One could argue that at least the war is providing jobs for some of the nation’s growing army of the unemployed, but that would be to ignore the wastefulness of the work, and the enormous needs facing the nation. How much better to use federal funds to employ people at projects like reforestation, wetlands restoration, teaching, highway repair, school construction, slum renovation, etc., than at jobs involving killing overseas. It is ludicrous to assert that there is no connection between the hundreds of billions of dollars a year being spent on the military, and the fact that Philadelphia’s school district, the fifth largest in the nation, is bankrupt and run by the state, and that even so, many of its students, packed 40 to a classroom, have to sit on classmates’ desks and study from science and history textbooks printed in the 1980s, because of lack of funds. (With 43 cents of every federal tax dollar going to military spending, and at least a quarter to a third of that being related to the Iraq War, it's simply ludicrous to assert that there isn't a profound impact of the war on the US economy!)

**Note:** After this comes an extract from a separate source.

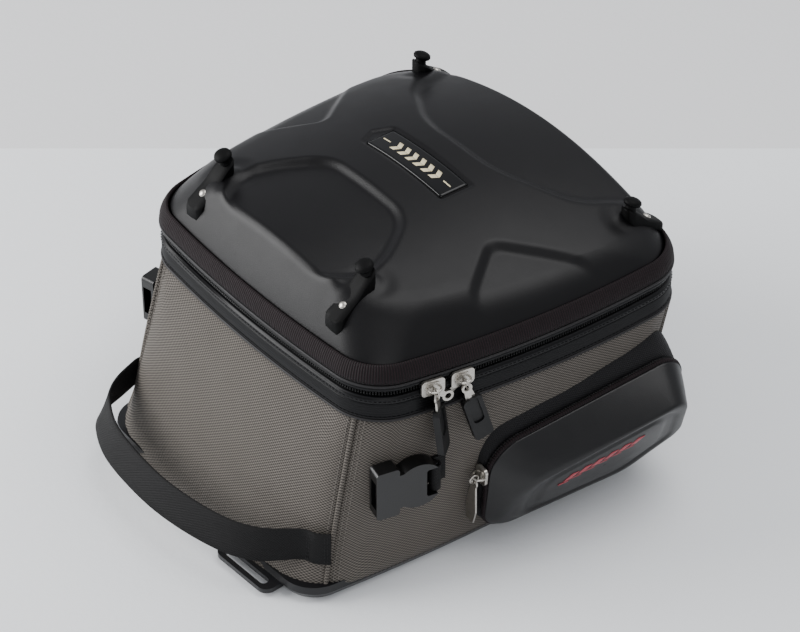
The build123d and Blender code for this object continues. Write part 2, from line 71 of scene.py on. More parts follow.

I just went for a run in Philadelphia’s Fairmount Park yesterday, along Wissahickon Creek. The beautiful running path takes one past a covered bridge, a cabin, scenic stone bridges, and other visual delights, all constructed by workers funded by the Civilian Conservation Corps. a New Deal public works program that hired the unemployed during the depths of the Great Depression.
No such program exists today, because this government is in the killing business.
Nor can oil prices and commodities prices, which Baily suggests are soaring in price not because of the Iraq War, but because of increasing demand from places like India and China, be so casually separated from America’s warmongering.
Firstly, even oil traders will acknowledge that there is a premium on oil in part because of the threat to 20 percent of the world’s oil posed by the Bush/Cheney administration’s growing belligerence towards Iran, and its threats to attack the world’s number-two oil producer, a move which would effectively close off the Persian Gulf as an oil-producing venue indefinitely. The Iraq War hasn’t just reduced oil production in Iraq, the world’s third-biggest oil producing nation; it has led to fears of a much wider disruption in oil supplies from Iran, Kuwait and Saudi Arabia--and oil investors make their price decisions based on future prospects, not on current usage.
Second, the administration’s obsession with waging a vastly unpopular war has led it to avoid doing anything that might cause the American public to feel pain from that conflict. That would include trying to mandate any kind of reduction in oil demand in the US, by for instance increasing the tax on gasoline, or mandating improved mileage standards for automobiles and trucks.
Much of the rise in oil prices, of course, is only being felt by Americans, because it is an increase in the dollar price for oil. For Europeans and Asians, whose currencies are appreciating against the dollar, oil prices are not rising, and may even be falling. So to the extent that the massive US spending on a war funded on credit is contributing to the dollar’s collapse, so is that spending leading to the soaring oil prices that are dragging down the domestic economy.
There is another problem with Baily’s argument too, and it is one that many American economists, with their almost religious faith in markets and the identification of people as simply consumers, make. Specifically it is that people are worried by all this war and fear mongering, and people who are fearful do not invest and spend the way people who are confident about the future do.